Denoising diffusion models have shown impressive image synthesis results. These powerful 2D generative models are recently adopted to learn 3D scene representations. Recent methods [Chen et al. 2023; Lin et al. 2023; Metzer et al. 2023; Poole et al. 2022; Wang et al. 2022, 2023] have shown that text-to-image models can be repurposed for 3D object generation from text input with remarkable results. Unlike these methods, our method is conditioned on a human input image to create a 3D consistent texture of the person, where the results are photorealistic. Diffusion models can be customized for a specific subject, but this customization typically requires multiple images and a considerable amount of time [Gal et al. 2022; Ruiz et al. 2022]. Moreover, such methods may not consistently maintain the subject's appearance details (i.e. clothing, hairstyle, facial expression, etc.) [Rinon Gal 2023]. These customization methods can be utilized to generate 3D objects conditioned on a single image [Qian et al. 2023; Xu et al. 2022]. Unlike these customization methods, our method can generate 3D textured human models without test-time finetuning. Moreover, current image-to-3D techniques [Qian et al. 2023; Tang et al. 2023; Xu et al. 2022] lack human-specific prior and hence struggle to synthesize realistic and detailed textured human models. The closest to our work is TEXTure [Richardson et al. 2023], which utilizes 2D diffusion models to synthesize texture of an inputmesh. We observe that their shape guidance based on depth maps is insufficient for photorealistic clothed human synthesis. Instead of progressively refining the texture based on viewing angles, we improve the consistency by blending the RGB color of existing views, weighted by visibility, viewing angles, and distance to missing regions. We also improve the per-view synthesis by incorporating normal and silhouette maps as guidance signals.

### 3 METHOD

Our goal is to generate a 360-degree view of a person with a consistent, high-resolution appearance from a *single* input image. To this end, we first synthesize a set of multi-view images of the person  $\{\hat{I}_2, \dots, \hat{I}_N\}$  that are consistent among each other and coherent with the input image  $I_1$  (Figure 3). In particular, we use the reconstructed 3D geometry of the person to guide the inpainting with diffusion models (Figure 4). For 3D shape reconstruction, we employ an off-the-shelf method [Saito et al. 2020] to obtain a triangular mesh  $G$  of the input person using Marching cubes [Lorensen and Cline 1987].
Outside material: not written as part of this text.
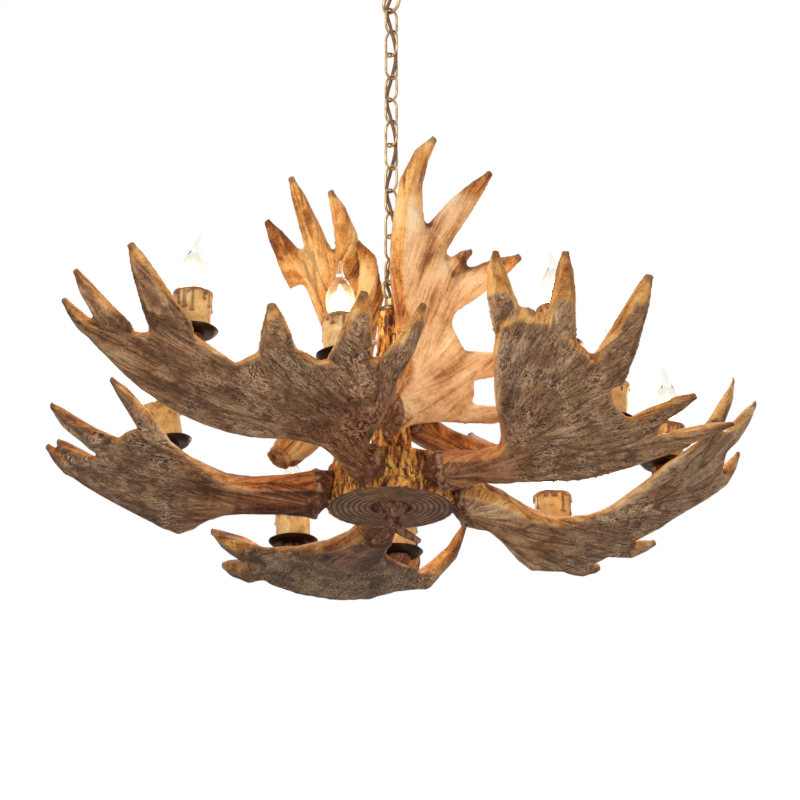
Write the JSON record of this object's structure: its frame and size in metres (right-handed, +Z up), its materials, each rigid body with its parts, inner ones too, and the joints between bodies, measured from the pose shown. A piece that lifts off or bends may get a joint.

We synthesize the multi-view images in an *auto-regressive* manner. More specifically, we start with synthesizing the back-view of the person with [AlBahar et al. 2021] (Section 3.1). The input and the synthesized back-view images form an initial *support set*  $V$  (i.e., currently available views). Using the images from the support set and the mesh  $G$ , we can render a new view of the person (Section 3.2). Here, this blended view is consistent with the previously generated images but may have missing regions (that are not covered by any of the images in the support set). We use a shape-guided diffusion model to inpaint the appearance details while respecting the estimated shape (Section 3.3). We expand the support set by adding this inpainted view and proceed to a new view until all the views are generated. We sample views at intervals of  $45^\circ$ , specifically in the order of  $[45^\circ, -45^\circ, 90^\circ, -90^\circ, 135^\circ, -135^\circ, 180^\circ]$ . Thus, our support set will have a total of 8 views ( $N = 8$ ). When we use more viewpoints, the missing regions become very small. In such cases, we found that the inpainting performance deteriorates. On the other hand, when we use less viewpoints, the missing regions become very large. We found that the inpainting fails to preserve the input appearance.

We then fuse these multi-view images  $\{I_1, \hat{I}_2, \dots, \hat{I}_N\}$  via inverse rendering robust to slight misalignment and optimize a UV texture map  $T$  (Figure 5). We finally use this UV texture map  $T$  to render the 360-degree view of the person. Note that our approach assumes weak perspective projection for simplicity, following [Saito et al. 2019, 2020; Xiu et al. 2022], but extending it to a perspective camera is also possible.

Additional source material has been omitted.